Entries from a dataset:
----

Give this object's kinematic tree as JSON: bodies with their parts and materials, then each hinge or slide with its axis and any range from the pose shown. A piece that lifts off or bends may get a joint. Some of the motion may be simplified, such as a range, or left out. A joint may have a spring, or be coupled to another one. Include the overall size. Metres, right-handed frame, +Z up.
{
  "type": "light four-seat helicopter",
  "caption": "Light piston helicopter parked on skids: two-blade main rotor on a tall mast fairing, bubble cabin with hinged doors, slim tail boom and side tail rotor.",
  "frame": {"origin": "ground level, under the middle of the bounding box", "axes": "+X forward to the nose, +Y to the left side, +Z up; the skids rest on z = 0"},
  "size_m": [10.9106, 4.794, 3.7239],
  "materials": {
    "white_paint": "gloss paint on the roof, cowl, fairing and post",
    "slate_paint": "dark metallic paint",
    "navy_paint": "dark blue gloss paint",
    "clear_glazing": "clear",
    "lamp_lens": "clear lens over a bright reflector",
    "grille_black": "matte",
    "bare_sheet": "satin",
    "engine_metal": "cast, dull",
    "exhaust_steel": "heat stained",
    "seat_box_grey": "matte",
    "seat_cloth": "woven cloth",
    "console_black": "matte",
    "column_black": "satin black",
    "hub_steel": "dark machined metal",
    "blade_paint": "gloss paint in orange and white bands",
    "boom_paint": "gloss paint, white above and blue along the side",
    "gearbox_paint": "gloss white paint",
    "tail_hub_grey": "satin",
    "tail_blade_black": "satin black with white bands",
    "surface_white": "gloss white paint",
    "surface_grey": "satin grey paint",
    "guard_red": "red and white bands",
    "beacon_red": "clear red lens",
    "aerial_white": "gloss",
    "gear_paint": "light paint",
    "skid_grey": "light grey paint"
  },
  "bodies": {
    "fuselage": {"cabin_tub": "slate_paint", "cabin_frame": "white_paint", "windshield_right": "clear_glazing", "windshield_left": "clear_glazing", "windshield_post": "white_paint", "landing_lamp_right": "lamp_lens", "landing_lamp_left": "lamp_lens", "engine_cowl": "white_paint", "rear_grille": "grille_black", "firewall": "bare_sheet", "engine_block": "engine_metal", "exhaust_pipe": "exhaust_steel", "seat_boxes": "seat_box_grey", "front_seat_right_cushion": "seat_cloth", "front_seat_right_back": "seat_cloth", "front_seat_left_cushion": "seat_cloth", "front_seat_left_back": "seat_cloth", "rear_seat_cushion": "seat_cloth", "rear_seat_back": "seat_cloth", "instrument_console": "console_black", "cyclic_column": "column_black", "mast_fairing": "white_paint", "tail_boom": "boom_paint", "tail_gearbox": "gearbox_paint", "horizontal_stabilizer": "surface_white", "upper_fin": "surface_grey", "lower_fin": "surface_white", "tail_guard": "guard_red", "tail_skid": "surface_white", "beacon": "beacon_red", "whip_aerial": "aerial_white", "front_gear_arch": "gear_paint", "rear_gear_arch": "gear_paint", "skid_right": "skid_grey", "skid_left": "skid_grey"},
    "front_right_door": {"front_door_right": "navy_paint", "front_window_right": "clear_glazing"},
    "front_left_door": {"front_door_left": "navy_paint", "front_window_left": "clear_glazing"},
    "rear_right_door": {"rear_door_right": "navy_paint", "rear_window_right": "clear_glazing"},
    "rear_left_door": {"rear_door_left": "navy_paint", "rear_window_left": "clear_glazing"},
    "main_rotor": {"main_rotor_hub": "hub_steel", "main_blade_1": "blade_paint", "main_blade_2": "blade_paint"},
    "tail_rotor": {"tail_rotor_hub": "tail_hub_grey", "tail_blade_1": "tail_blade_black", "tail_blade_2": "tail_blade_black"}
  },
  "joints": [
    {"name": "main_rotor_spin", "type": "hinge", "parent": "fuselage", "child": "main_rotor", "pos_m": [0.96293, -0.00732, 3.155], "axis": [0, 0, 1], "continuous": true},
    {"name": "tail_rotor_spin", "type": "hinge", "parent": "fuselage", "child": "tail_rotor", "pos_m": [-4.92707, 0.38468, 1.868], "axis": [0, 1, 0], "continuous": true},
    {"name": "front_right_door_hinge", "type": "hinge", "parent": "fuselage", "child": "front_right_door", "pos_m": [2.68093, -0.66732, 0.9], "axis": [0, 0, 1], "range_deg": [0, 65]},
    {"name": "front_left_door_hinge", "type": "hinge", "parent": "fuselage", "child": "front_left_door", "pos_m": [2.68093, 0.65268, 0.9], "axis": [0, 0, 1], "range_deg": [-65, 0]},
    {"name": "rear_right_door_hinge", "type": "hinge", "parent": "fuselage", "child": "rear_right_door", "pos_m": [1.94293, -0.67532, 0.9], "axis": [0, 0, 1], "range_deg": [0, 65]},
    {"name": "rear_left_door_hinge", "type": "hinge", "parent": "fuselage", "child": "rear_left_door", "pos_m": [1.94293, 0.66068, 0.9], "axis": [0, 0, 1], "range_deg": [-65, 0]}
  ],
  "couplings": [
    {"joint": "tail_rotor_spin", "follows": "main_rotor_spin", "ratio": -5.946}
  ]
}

----

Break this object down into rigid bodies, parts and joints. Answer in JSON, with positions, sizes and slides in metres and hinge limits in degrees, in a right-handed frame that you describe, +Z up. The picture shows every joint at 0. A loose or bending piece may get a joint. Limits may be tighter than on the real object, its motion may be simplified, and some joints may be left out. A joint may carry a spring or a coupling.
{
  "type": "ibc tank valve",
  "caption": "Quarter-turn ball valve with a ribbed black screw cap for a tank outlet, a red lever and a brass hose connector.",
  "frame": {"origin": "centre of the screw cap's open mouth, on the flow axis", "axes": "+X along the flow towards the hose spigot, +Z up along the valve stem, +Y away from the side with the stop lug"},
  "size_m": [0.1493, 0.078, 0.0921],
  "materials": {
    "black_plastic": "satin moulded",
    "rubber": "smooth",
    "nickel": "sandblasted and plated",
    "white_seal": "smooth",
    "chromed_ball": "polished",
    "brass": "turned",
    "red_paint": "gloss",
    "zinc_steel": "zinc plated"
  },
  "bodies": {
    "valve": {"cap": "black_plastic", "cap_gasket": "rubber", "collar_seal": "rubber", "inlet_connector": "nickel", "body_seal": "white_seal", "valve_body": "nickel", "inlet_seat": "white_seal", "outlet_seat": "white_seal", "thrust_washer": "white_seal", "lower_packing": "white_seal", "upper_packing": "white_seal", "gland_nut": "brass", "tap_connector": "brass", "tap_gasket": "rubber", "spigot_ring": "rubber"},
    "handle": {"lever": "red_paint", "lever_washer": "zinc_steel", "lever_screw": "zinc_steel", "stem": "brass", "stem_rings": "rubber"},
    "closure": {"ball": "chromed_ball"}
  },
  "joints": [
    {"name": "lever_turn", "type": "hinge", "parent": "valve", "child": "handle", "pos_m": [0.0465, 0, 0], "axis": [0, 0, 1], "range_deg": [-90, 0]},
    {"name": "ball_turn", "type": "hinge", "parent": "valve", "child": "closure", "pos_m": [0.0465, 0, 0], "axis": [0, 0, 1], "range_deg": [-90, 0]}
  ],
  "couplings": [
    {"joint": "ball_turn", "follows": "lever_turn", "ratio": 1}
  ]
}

----

Locate the lines above that hold the word "handed". Show every one of them.

Solution below –
Give this object's kinematic tree as JSON: bodies with their parts and materials, then each hinge or slide with its axis and any range from the pose shown. A piece that lifts off or bends may get a joint. Some of the motion may be simplified, such as a range, or left out. A joint may have a spring, or be coupled to another one. Include the overall size. Metres, right-handed frame, +Z up.
Break this object down into rigid bodies, parts and joints. Answer in JSON, with positions, sizes and slides in metres and hinge limits in degrees, in a right-handed frame that you describe, +Z up. The picture shows every joint at 0. A loose or bending piece may get a joint. Limits may be tighter than on the real object, its motion may be simplified, and some joints may be left out. A joint may carry a spring or a coupling.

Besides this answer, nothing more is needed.